Reproduce the section of the listing that begins at the line containing "for row_offset, count" and finishes at the line containing "bpy.context.view_layer.update()". Include both end lines and nothing beyond them.
-- Start --
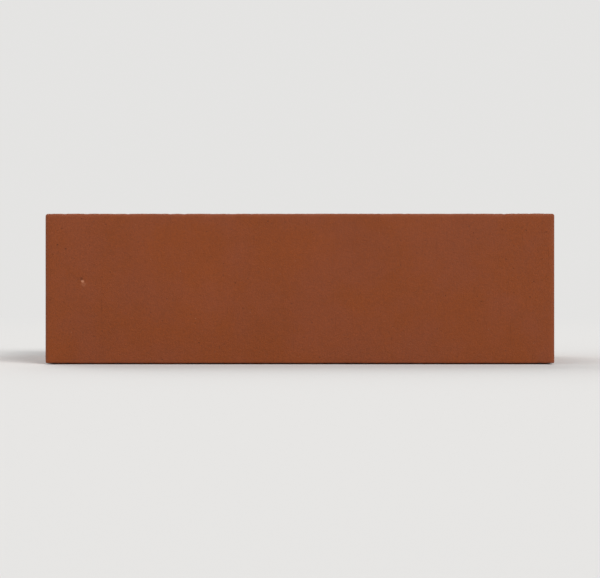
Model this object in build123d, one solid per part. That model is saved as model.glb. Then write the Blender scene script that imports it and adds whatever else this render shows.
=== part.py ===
from build123d import *

import os

# One smooth facing brick of hard-fired clay, in the 240 x 115 x 71 mm normal format.
# The clay column leaves the die standing on end, so the four upright faces are smooth
# and the slots run straight through the height. A wire cuts the column at both beds.
#
# Frame: the origin is the centre of the lower bed, +X runs along the length and +Z is up.
# The long face that shows in a wall looks along -Y. Every size is in millimetres.

# Outside of the brick
length = 240.0
width = 115.0
height = 71.0

# Arrises
die_corner_radius = 2.0  # the four upright corners, shaped by the mouth of the die
bed_arris_radius = 1.0  # the long and short edges of both beds, rubbed after the wire cut

# Slots: two outer rows, and between them a middle row that is staggered by half a pitch
face_shell = 20.0  # clay between a long face and the nearest row of slots
end_shell = 18.0  # clay between a short face and the first slot of an outer row
slot_width = 13.0
slot_web = 12.0  # clay between two slots of the same row
outer_row_slots = 6

slot_length = (length - 2 * end_shell - (outer_row_slots - 1) * slot_web) / outer_row_slots
slot_pitch = slot_length + slot_web
outer_row_offset = width / 2 - face_shell - slot_width / 2
middle_row_slots = outer_row_slots - 1


def slot_rows():
    """Each row of slots as its distance from the long centre line and its number of slots."""
    return [
        (-outer_row_offset, outer_row_slots),
        (0.0, middle_row_slots),
        (outer_row_offset, outer_row_slots),
    ]


def column_section():
    """The section of the clay column: a rectangle with die-rounded corners, less its slots."""
    with BuildSketch(Plane.XY) as section:
        RectangleRounded(length, width, die_corner_radius)
        for row_offset, count in slot_rows():
            with Locations((0, row_offset)):
                with GridLocations(slot_pitch, 0, count, 1):
                    SlotOverall(slot_length, slot_width, mode=Mode.SUBTRACT)
    return section.sketch


def bed_arrises(column):
    """The outer edges of the upper and the lower bed, without the mouths of the slots."""
    beds = [column.faces().sort_by(Axis.Z)[0], column.faces().sort_by(Axis.Z)[-1]]
    return [edge for bed in beds for edge in bed.outer_wire().edges()]


def clay_brick():
    """The whole brick: the column cut to height, with its bed arrises rubbed round."""
    with BuildPart() as brick:
        add(column_section())
        extrude(amount=height)
        fillet(bed_arrises(brick.part), bed_arris_radius)
    return brick.part


def main():
    """Writes the brick as one STEP file."""
    os.makedirs("parts", exist_ok=True)
    export_step(clay_brick(), "parts/clay_brick.step")


main()
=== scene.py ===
"""Dresses one smooth facing brick of hard-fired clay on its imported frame.

The brick is a single piece. Its clay column left the die standing on end, so the upright
faces and the slot walls carry a smooth die skin, and a wire cut both beds. The wire lay
along the length and travelled across the width, towards +Y. Sizes are in metres.
"""

import logging
import math
from collections import Counter
from dataclasses import dataclass, replace
from enum import Enum
from functools import cached_property, partial, reduce
from typing import Self

import bpy
import numpy as np
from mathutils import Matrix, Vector
from mathutils.geometry import delaunay_2d_cdt


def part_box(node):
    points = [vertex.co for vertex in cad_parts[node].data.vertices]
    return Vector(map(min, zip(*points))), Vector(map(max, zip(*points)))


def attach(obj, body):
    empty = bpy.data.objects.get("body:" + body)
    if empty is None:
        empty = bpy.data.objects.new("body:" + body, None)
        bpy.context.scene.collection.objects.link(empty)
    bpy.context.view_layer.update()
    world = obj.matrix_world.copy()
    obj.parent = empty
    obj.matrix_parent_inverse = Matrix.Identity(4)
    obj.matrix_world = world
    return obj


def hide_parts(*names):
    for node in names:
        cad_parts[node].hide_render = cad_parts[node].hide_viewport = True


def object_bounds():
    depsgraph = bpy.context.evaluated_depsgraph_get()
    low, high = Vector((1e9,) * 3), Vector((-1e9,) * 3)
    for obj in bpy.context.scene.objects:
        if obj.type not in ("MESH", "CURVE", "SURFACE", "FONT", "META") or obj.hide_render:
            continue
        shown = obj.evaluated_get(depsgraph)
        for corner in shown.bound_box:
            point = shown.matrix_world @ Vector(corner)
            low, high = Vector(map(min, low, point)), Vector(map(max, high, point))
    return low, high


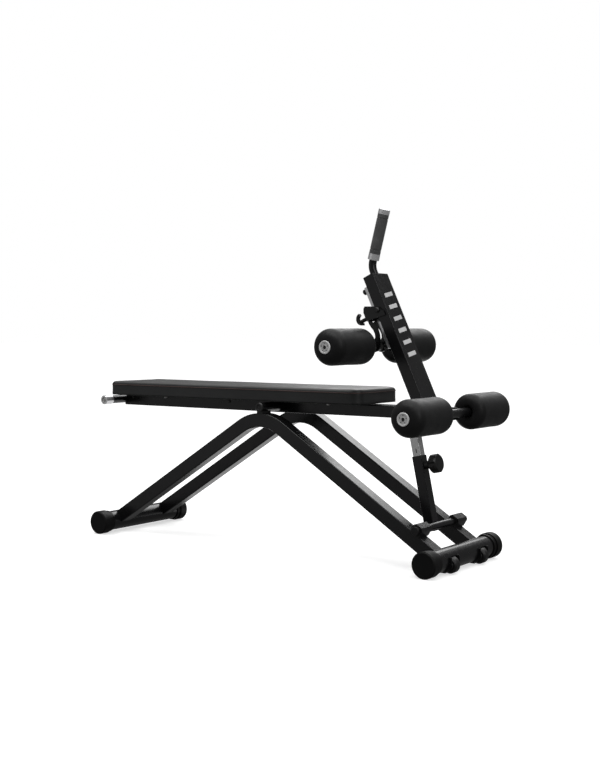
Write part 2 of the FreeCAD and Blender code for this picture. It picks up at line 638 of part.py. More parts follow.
def make_pad():
    """Make the plates on the rail, the board, the cushion over it and the bolts between."""
    middle = "pad_rear_x + pad_length / 2"
    rail_top = "rail_z + rail_height / 2"
    places = (("front", "pad_plate_front_x"), ("rear", "pad_plate_rear_x"))
    plates = []
    for label, x in places:
        strap = new_body(f"pad_plate_{label}")
        sketch = new_sketch(strap, "XY_Plane")
        draw_rounded_box(sketch, "pad_plate_length", "pad_plate_width", "pad_plate_corner")
        pad(strap, sketch, f"pad_bottom_z - ({rail_top})", both_ways=False)
        cut_holes(strap, "XY_Plane", [("0", "pad_bolt_y"), ("0", "-pad_bolt_y")], "pad_bolt_radius")
        plates.append(place(strap, x=x, z=rail_top))
    group("pad_mount_plates", plates)
    board = new_body("pad_board")
    sketch = new_sketch(board, "XY_Plane")
    pad_outline(sketch, "pad_inset")
    pad(board, sketch, "pad_board_thick", both_ways=False)
    holes = [(f"{x} - ({middle})", f"{sign}pad_bolt_y") for _, x in places for sign in ("", "-")]
    cut_holes(board, "XY_Plane", holes, "pad_bolt_radius")
    keep("pad_board", place(board, x=middle, z="pad_bottom_z"))
    make_cushion(middle)
    make_pad_bolts(places, rail_top)


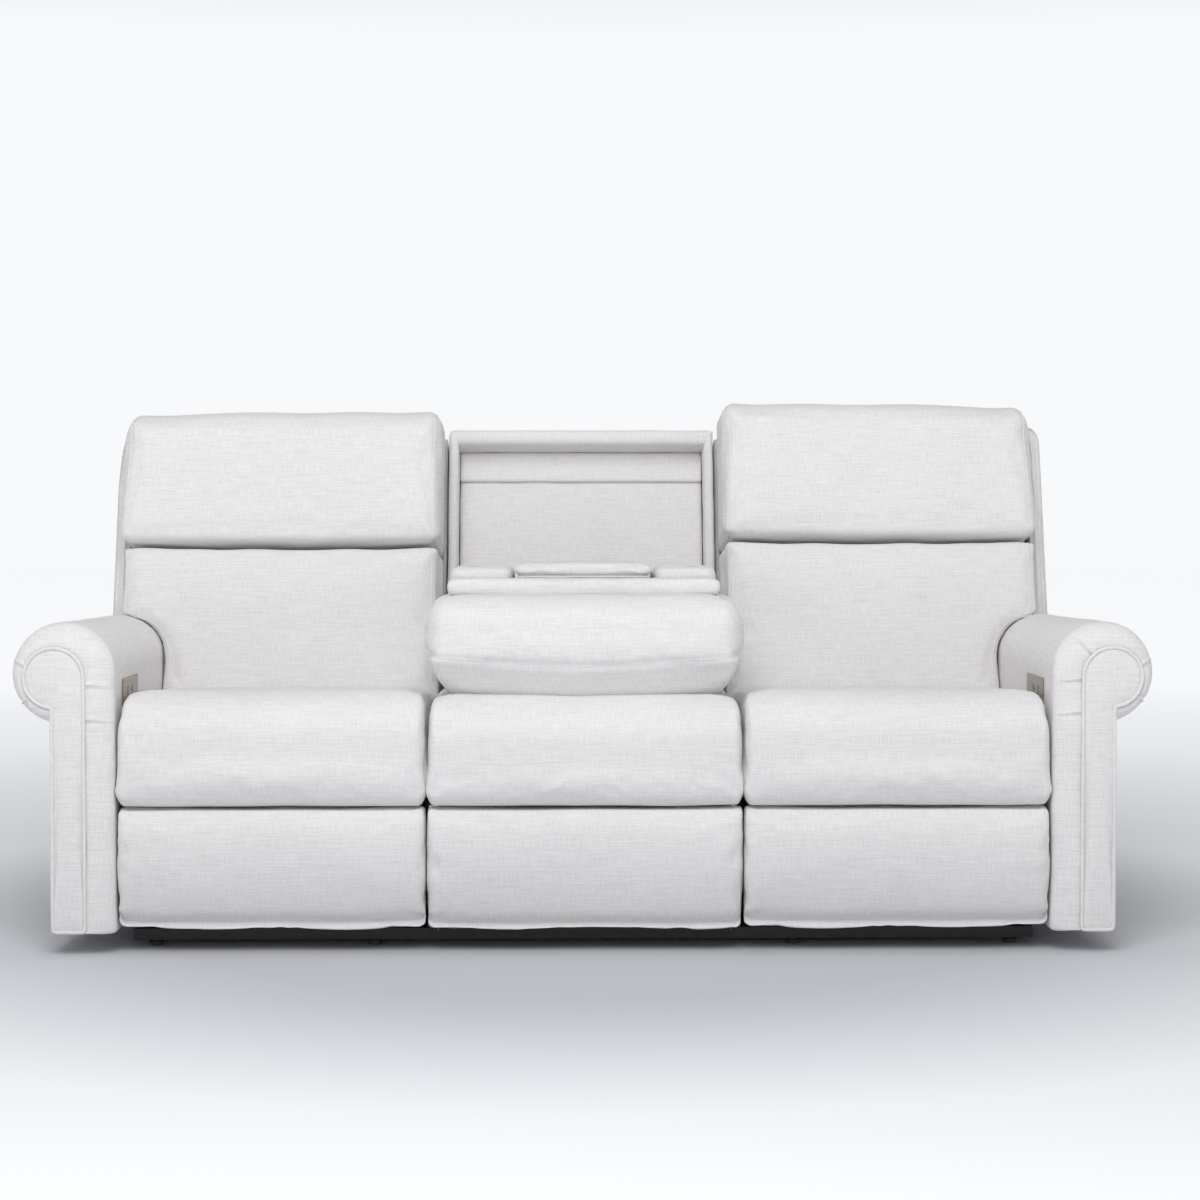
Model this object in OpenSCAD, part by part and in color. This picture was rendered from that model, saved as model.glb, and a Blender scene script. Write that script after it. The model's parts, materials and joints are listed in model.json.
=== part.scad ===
// Three-seat reclining sofa. The middle back folds down over the middle seat as a console.
// X runs across the sofa, Y from the front to the rear, Z up from the floor.

/* [Overall] */
// Width over the two rolled arms
sofa_w = 2180; // [2100:10:2400]
// Distance from the middle of the sofa to the arm fronts
front_y = 500; // [480:5:540]
// Running gap between neighbouring pieces that pass each other
run_gap = 3; // [2:0.5:5]
// Gap between a piece and what it is seated on
seat_fit = 0.3; // [0.2:0.05:0.5]

/* [Seats] */
// Width of the middle seat
centre_w = 606; // [580:2:640]
// Height of the highest point of a side seat
seat_top = 500; // [480:5:530]
// Height of the underside of the seat cushions
seat_low = 283; // [270:1:290]
// Depth of a seat cushion
seat_d = 553; // [520:1:560]
// Fall of the seat surface from its front crown to its rear edge
seat_fall = 33; // [20:1:45]
// How far the console presses the middle seat down
pressed = 18; // [12:1:30]
// Gap between a side seat and the inner face of its arm
arm_clear = 4; // [3:0.5:8]
// How far a seat front stays behind the arm fronts
seat_set = 2; // [0:1:10]

/* [Arms] */
// Width of the rolled arm top
arm_w = 193; // [170:1:210]
// Width of the arm below the roll
post_w = 122; // [100:1:130]
// Height of the arm top
arm_top = 629; // [600:1:660]
// Height of the lower edge of the arms
arm_low = 40; // [30:1:50]
// Length of the roll from the arm front
roll_len = 620; // [560:5:625]
// Length of the whole arm from its front
arm_len = 800; // [760:5:810]
// Height of the arm just behind the roll
arm_step = 500; // [450:5:510]
// Height of the rear end of the arm
arm_tail = 340; // [300:5:350]
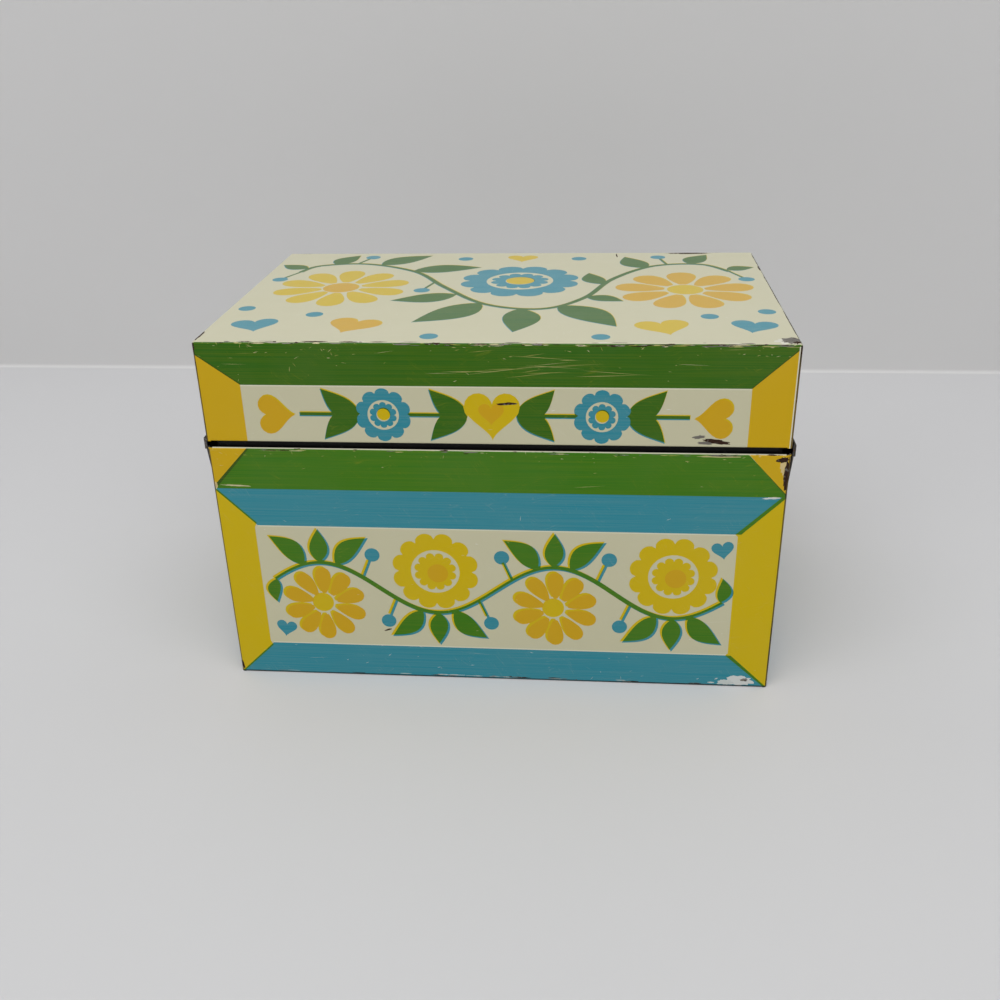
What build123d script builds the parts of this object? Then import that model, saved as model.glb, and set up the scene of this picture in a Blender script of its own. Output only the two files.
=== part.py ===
from build123d import *

import math
import os

# Hinged tinplate box for index cards. Millimetres, +Z up, front towards -Y.
# The origin is the middle of the footprint, on the surface that the box stands on.

# ---- Driving dimensions -------------------------------------------------------------------

# Printed faces
WIDTH = 133.5  # across the front
DEPTH = 85.0  # front to back
BASE_HEIGHT = 62.9  # table to the top of the front rim
LID_GAP = 1.6  # finger gap between the front rim and the lid's edge
LID_HEIGHT = 24.0  # lid's edge to its top

# Sheet and its folds
SHEET = 0.3  # thickness of the tinplate
FOLD_RADIUS = 0.2  # centre line of a hard right-angle fold
CORNER_RADIUS = 0.8  # outside of the base's upright corners
LID_CORNER_RADIUS = 0.6  # outside of the lid's upright corners
LID_TOP_RADIUS = 0.7  # outside of the folds round the lid's top
CORNER_NOTCH = 1.1  # hems stop this far from each upright corner
FIT_GAP = 0.02  # between pieces that are clamped or welded together

# Inward hems on the front rim and on the lid's edges
HEM_DEPTH = 4.5
HEM_SPACE = 0.2  # air between a hem's two leaves

# Side rims of the base
SIDE_FLARE = 0.7  # how far the rim leans out
FLARE_HEIGHT = 8.6  # the wall leans over this height below the front rim
FLARE_BEND_RADIUS = 8.0
SIDE_HEM_DEPTH = 3.0
SIDE_HEM_SPACE = 0.05
SIDE_RIM_LIFT = 0.5  # side rim over the lid's edge, which nests inside it
RIM_SLIT = 0.2  # cut between each front corner and the side rim behind it

# Clinched bottom
BOTTOM_RISE = 2.0  # table to the underside of the bottom
CLINCH_DEPTH = 1.7  # height of the turned-in edge
BOTTOM_FOLD_RADIUS = 0.5  # outside of the folds round the bottom
SEAM_LAP = 7.0  # width of the body's lap seam
SEAM_MARGIN = 0.8  # seam's ends to the bottom and to the back edge

# Collar
COLLAR_FLANGE = 7.5  # height of the flange that is welded to the walls
COLLAR_JOGGLE_RISE = 1.4  # height over which the collar steps inwards
COLLAR_STEP = 1.0  # how far it steps
COLLAR_ABOVE_RIM = 7.0
COLLAR_BEND_RADIUS = 0.6
COLLAR_CORNER_RADIUS = 3.0  # outside of the collar's upright corners
COLLAR_END_GAP = 5.0  # collar's ends to the hinge axis

# Lid's lapped corner tabs
TAB_LENGTH = 8.0
TAB_MARGIN = 0.6  # tab's ends to the hem and to the top

# Hinge
PIN_RADIUS = 0.8
PIN_CLEARANCE = 0.05  # pin to the bore of a knuckle
PIN_OVERHANG = 1.2  # pin beyond each end knuckle
PIN_END_ROUND = 0.3
AXIS_BELOW_LID = 0.5  # hinge axis under the lid's edge
HINGE_LENGTH = 105.0
KNUCKLE_COUNT = 5
KNUCKLE_GAP = 0.3
KNUCKLE_SIDE_ROOM = 0.3  # cut-out to the end of the other leaf's knuckle
KNUCKLE_WRAP = 300.0  # degrees of curl round the pin
OPEN_LIMIT = 105.0  # degrees
STOP_MARGIN = 3.6  # degrees between the limit and where the leaves meet
RELIEF_LENGTH = 3.0  # side rim stops this far before the hinge axis

# ---- Derived sizes ------------------------------------------------------------------------

HALF_SHEET = SHEET / 2
LID_EDGE_Z = BASE_HEIGHT + LID_GAP
TOP_Z = LID_EDGE_Z + LID_HEIGHT
SIDE_RIM_Z = LID_EDGE_Z + SIDE_RIM_LIFT
FLARE_START_Z = BASE_HEIGHT - FLARE_HEIGHT
AXIS_Z = LID_EDGE_Z - AXIS_BELOW_LID
BORE_RADIUS = PIN_RADIUS + PIN_CLEARANCE
KNUCKLE_RADIUS = BORE_RADIUS + SHEET
AXIS_Y = DEPTH / 2 - KNUCKLE_RADIUS
# Both back edges stand this far from the axis, so that the walls meet just past the limit.
STOP_OFFSET = KNUCKLE_RADIUS * math.tan(math.radians(OPEN_LIMIT + STOP_MARGIN) / 2)
BACK_EDGE_Z = AXIS_Z - STOP_OFFSET
HEM_LEAF = HALF_SHEET + SHEET + HEM_SPACE  # outer face to the middle of a hem's inner leaf
CLINCH_RETURN = HALF_SHEET + 2 * (SHEET + FIT_GAP)  # outer face to the middle of the return
COLLAR_TOP_Z = BASE_HEIGHT + COLLAR_ABOVE_RIM


# ---- Sheet sections -----------------------------------------------------------------------
# A wall's section is drawn with u, the distance inwards from the printed face, and the height z.


def across_front(profile, half_length):
    """Extrude a section along the front wall."""
    plane = Plane(origin=(0, -DEPTH / 2, 0), x_dir=(0, 1, 0), z_dir=(1, 0, 0))
    return extrude(plane * profile, amount=half_length, both=True)


def along_side(profile, side, start_y, end_y):
    """Extrude a section along the left (-1) or right (+1) wall, between two places in Y."""
    plane = Plane(origin=(side * WIDTH / 2, start_y, 0), x_dir=(-side, 0, 0), z_dir=(0, side, 0))
    return extrude(plane * profile, amount=side * (end_y - start_y))


def across_back(profile, centre_x, length):
    """Extrude a section along the back wall, centred on a place in X."""
    plane = Plane(origin=(centre_x, DEPTH / 2, 0), x_dir=(0, -1, 0), z_dir=(-1, 0, 0))
    return extrude(plane * profile, amount=length / 2, both=True)


def block(x_range, y_range, z_range):
    """Box between the given limits."""
    low, high = zip(x_range, y_range, z_range)
    size = [b - a for a, b in zip(low, high)]
    return Pos(*low) * Box(*size, align=(Align.MIN, Align.MIN, Align.MIN))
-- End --
_Correct answer_
        for row_offset, count in slot_rows():
            with Locations((0, row_offset)):
                with GridLocations(slot_pitch, 0, count, 1):
                    SlotOverall(slot_length, slot_width, mode=Mode.SUBTRACT)
    return section.sketch


def bed_arrises(column):
    """The outer edges of the upper and the lower bed, without the mouths of the slots."""
    beds = [column.faces().sort_by(Axis.Z)[0], column.faces().sort_by(Axis.Z)[-1]]
    return [edge for bed in beds for edge in bed.outer_wire().edges()]


def clay_brick():
    """The whole brick: the column cut to height, with its bed arrises rubbed round."""
    with BuildPart() as brick:
        add(column_section())
        extrude(amount=height)
        fillet(bed_arrises(brick.part), bed_arris_radius)
    return brick.part


def main():
    """Writes the brick as one STEP file."""
    os.makedirs("parts", exist_ok=True)
    export_step(clay_brick(), "parts/clay_brick.step")


main()
=== scene.py ===
"""Dresses one smooth facing brick of hard-fired clay on its imported frame.

The brick is a single piece. Its clay column left the die standing on end, so the upright
faces and the slot walls carry a smooth die skin, and a wire cut both beds. The wire lay
along the length and travelled across the width, towards +Y. Sizes are in metres.
"""

import logging
import math
from collections import Counter
from dataclasses import dataclass, replace
from enum import Enum
from functools import cached_property, partial, reduce
from typing import Self

import bpy
import numpy as np
from mathutils import Matrix, Vector
from mathutils.geometry import delaunay_2d_cdt


def part_box(node):
    points = [vertex.co for vertex in cad_parts[node].data.vertices]
    return Vector(map(min, zip(*points))), Vector(map(max, zip(*points)))


def attach(obj, body):
    empty = bpy.data.objects.get("body:" + body)
    if empty is None:
        empty = bpy.data.objects.new("body:" + body, None)
        bpy.context.scene.collection.objects.link(empty)
    bpy.context.view_layer.update()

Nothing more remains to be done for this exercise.